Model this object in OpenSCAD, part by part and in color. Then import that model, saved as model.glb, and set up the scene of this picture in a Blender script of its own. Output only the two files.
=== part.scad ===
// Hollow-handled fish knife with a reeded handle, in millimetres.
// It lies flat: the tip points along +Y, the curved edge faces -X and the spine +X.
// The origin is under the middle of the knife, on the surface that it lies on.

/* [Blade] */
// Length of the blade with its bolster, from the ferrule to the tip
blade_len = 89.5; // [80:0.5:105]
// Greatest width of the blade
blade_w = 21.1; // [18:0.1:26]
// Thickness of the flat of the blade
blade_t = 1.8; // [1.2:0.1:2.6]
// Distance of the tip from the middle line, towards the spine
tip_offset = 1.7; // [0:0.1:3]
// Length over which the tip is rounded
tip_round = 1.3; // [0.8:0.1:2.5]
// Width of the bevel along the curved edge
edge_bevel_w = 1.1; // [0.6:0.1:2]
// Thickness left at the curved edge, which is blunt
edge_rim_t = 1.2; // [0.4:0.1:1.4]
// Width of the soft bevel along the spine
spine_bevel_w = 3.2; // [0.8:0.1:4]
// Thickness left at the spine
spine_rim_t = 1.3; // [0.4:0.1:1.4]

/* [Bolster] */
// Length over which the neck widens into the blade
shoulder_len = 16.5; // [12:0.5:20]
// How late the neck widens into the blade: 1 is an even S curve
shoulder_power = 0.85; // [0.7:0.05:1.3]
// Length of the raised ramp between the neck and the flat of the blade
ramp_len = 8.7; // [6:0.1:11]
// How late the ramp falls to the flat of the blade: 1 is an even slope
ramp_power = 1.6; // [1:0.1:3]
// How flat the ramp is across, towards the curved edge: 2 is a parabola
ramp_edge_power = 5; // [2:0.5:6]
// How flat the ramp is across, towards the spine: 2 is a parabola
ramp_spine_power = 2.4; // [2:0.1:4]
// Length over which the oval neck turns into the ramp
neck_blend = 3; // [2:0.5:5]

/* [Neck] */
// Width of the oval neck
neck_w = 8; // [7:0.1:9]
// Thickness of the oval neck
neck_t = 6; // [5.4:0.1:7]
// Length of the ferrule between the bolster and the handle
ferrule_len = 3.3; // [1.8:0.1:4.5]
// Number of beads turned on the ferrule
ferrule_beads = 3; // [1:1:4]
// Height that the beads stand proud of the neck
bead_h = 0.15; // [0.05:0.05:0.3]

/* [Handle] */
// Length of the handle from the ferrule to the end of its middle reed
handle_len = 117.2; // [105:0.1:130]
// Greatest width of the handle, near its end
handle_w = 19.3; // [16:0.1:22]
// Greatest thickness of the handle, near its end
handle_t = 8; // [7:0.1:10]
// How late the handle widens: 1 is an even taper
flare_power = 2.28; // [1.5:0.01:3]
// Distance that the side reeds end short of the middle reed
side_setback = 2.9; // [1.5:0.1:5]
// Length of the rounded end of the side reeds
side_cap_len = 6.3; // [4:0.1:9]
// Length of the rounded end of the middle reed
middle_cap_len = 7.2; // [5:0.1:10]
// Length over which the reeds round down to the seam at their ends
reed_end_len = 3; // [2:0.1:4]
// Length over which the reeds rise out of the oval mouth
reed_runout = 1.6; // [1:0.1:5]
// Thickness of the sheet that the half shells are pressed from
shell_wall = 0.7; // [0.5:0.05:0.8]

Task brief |
Reproduce the listing shown above in its entirety, exactly.

Problem solution |
Model this object in OpenSCAD, part by part and in color. Then import that model, saved as model.glb, and set up the scene of this picture in a Blender script of its own. Output only the two files.
=== part.scad ===
// Hollow-handled fish knife with a reeded handle, in millimetres.
// It lies flat: the tip points along +Y, the curved edge faces -X and the spine +X.
// The origin is under the middle of the knife, on the surface that it lies on.

/* [Blade] */
// Length of the blade with its bolster, from the ferrule to the tip
blade_len = 89.5; // [80:0.5:105]
// Greatest width of the blade
blade_w = 21.1; // [18:0.1:26]
// Thickness of the flat of the blade
blade_t = 1.8; // [1.2:0.1:2.6]
// Distance of the tip from the middle line, towards the spine
tip_offset = 1.7; // [0:0.1:3]
// Length over which the tip is rounded
tip_round = 1.3; // [0.8:0.1:2.5]
// Width of the bevel along the curved edge
edge_bevel_w = 1.1; // [0.6:0.1:2]
// Thickness left at the curved edge, which is blunt
edge_rim_t = 1.2; // [0.4:0.1:1.4]
// Width of the soft bevel along the spine
spine_bevel_w = 3.2; // [0.8:0.1:4]
// Thickness left at the spine
spine_rim_t = 1.3; // [0.4:0.1:1.4]

/* [Bolster] */
// Length over which the neck widens into the blade
shoulder_len = 16.5; // [12:0.5:20]
// How late the neck widens into the blade: 1 is an even S curve
shoulder_power = 0.85; // [0.7:0.05:1.3]
// Length of the raised ramp between the neck and the flat of the blade
ramp_len = 8.7; // [6:0.1:11]
// How late the ramp falls to the flat of the blade: 1 is an even slope
ramp_power = 1.6; // [1:0.1:3]
// How flat the ramp is across, towards the curved edge: 2 is a parabola
ramp_edge_power = 5; // [2:0.5:6]
// How flat the ramp is across, towards the spine: 2 is a parabola
ramp_spine_power = 2.4; // [2:0.1:4]
// Length over which the oval neck turns into the ramp
neck_blend = 3; // [2:0.5:5]

/* [Neck] */
// Width of the oval neck
neck_w = 8; // [7:0.1:9]
// Thickness of the oval neck
neck_t = 6; // [5.4:0.1:7]
// Length of the ferrule between the bolster and the handle
ferrule_len = 3.3; // [1.8:0.1:4.5]
// Number of beads turned on the ferrule
ferrule_beads = 3; // [1:1:4]
// Height that the beads stand proud of the neck
bead_h = 0.15; // [0.05:0.05:0.3]

/* [Handle] */
// Length of the handle from the ferrule to the end of its middle reed
handle_len = 117.2; // [105:0.1:130]
// Greatest width of the handle, near its end
handle_w = 19.3; // [16:0.1:22]
// Greatest thickness of the handle, near its end
handle_t = 8; // [7:0.1:10]
// How late the handle widens: 1 is an even taper
flare_power = 2.28; // [1.5:0.01:3]
// Distance that the side reeds end short of the middle reed
side_setback = 2.9; // [1.5:0.1:5]
// Length of the rounded end of the side reeds
side_cap_len = 6.3; // [4:0.1:9]
// Length of the rounded end of the middle reed
middle_cap_len = 7.2; // [5:0.1:10]
// Length over which the reeds round down to the seam at their ends
reed_end_len = 3; // [2:0.1:4]
// Length over which the reeds rise out of the oval mouth
reed_runout = 1.6; // [1:0.1:5]
// Thickness of the sheet that the half shells are pressed from
shell_wall = 0.7; // [0.5:0.05:0.8]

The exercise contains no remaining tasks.